Le problème d’une telle mise à sac physique et symbolique, c’est qu’il ne reste plus rien à faire et à dire après. Car Östlund croit nécessaire d’ajouter un après, en sélectionnant arbitrairement huit survivants du naufrage du yacht, qu’il isole sur une île déserte. Ils sont bien entendu de sexe et de milieux différents, afin de créer les germes de conflits en tous genres.

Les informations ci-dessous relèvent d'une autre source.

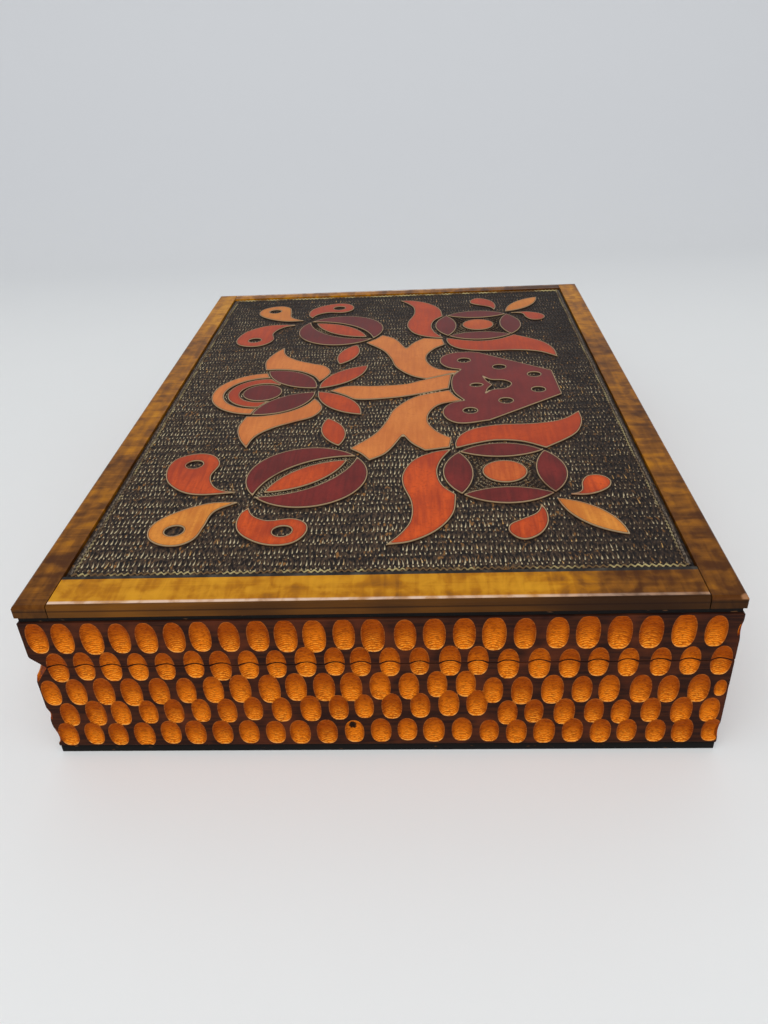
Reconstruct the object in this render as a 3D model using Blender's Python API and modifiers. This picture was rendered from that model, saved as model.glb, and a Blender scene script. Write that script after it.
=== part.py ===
"""Carved wooden trinket box: a mitred box with a hinged lid, a framed lid panel and brass hinges.

Units are metres and +Z is up. The origin is the middle of the underside. X is the long way of the
box, the front is at -Y and the hinges are at the back, at +Y. Names with near and far mean the -X
and +X ends. The lid's pieces hang from an empty on the hinge line, so turning it about X opens it.
"""

import math
import random

import bmesh
import bpy
from mathutils import Matrix, Vector
from mathutils.geometry import interpolate_bezier

# Outer size of the box, across its walls and its lid frame.
BOX_LENGTH = 0.285
BOX_WIDTH = 0.200

# Boards, from the ground up.
BASE_PLATE_THICKNESS = 0.0026
BASE_PLATE_INSET = 0.0008
BASE_PLATE_ROUND = 0.0008
BASE_WALL_HEIGHT = 0.0320
LID_WALL_HEIGHT = 0.0161
WALL_THICKNESS = 0.0090
BACKING_THICKNESS = 0.0014
BACKING_INSET = 0.0007
RAIL_THICKNESS = 0.0040
RAIL_ROUND = 0.0008
LONG_RAIL_WIDTH = 0.0096
NEAR_RAIL_WIDTH = 0.0139
FAR_RAIL_WIDTH = 0.0074
PANEL_SINK = 0.0002

# Clearances: glued joints, the seam between lid and base, and the metal fits.
JOINT_GAP = 0.0003
SEAM_GAP = 0.0003
PIN_CLEARANCE = 0.00015
SCREW_CLEARANCE = 0.0002
CUT_OVERRUN = 0.0020
WELD_DISTANCE = 0.00001

# Brass butt hinges, let into the back walls with their barrels half proud.
HINGE_SPACING = 0.160
HINGE_LENGTH = 0.025
LEAF_REACH = 0.0075
LEAF_THICKNESS = 0.0009
BARREL_RADIUS = 0.0017
PIN_RADIUS = 0.0008
PIN_OVERHANG = 0.0003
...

L’idée de la prolétaire passant soudain d’exploitée à souveraine du groupe, parce que le fait qu’elle soit la seule à avoir des compétences concrètes (pêcher, faire du feu) est enfin reconnu à sa juste valeur, fait encore mouche, car le comique cruel de situation au premier degré repose, comme dans l’acte précédent, sur un fond politique manifeste – qu’aujourd’hui les profits et le confort sont massivement accaparés par ceux dont le travail ne crée pourtant pas de valeur véritable. Malheureusement, la majorité des autres amorces d’histoires lancées par Östlund fonctionnent moyennement, soit parce qu’elles sont tout juste esquissées, soit parce qu’elles ont trait à des sujets intimes et non plus globaux, or la satire du réalisateur s’avère moins intéressante et marquante lorsqu’elle cible le couple (c’est aussi le cas dans la première partie, vite oubliée) que la société. Östlund lui-même ne semble pas croire aussi fort à ce qu’il met en place sur l’île ; il coupe net cette dernière partie par une pirouette, efficace à l’échelle de la scène – la rencontre invraisemblable faire par l’une des naufragées – mais qui à l’échelle du récit laisse un goût d’inachevé et de superflu. Alors que, ce qui se passe sur le yacht, quand même…
SANS FILTRE (Triangle of Sadness, Suède, 2022), un film de Ruben Östlund, avec Harris Dickinson, Charlbi Dean Kriek, Woody Harrelson. Durée : 150 minutes. Sortie en France le 28 septembre 2022.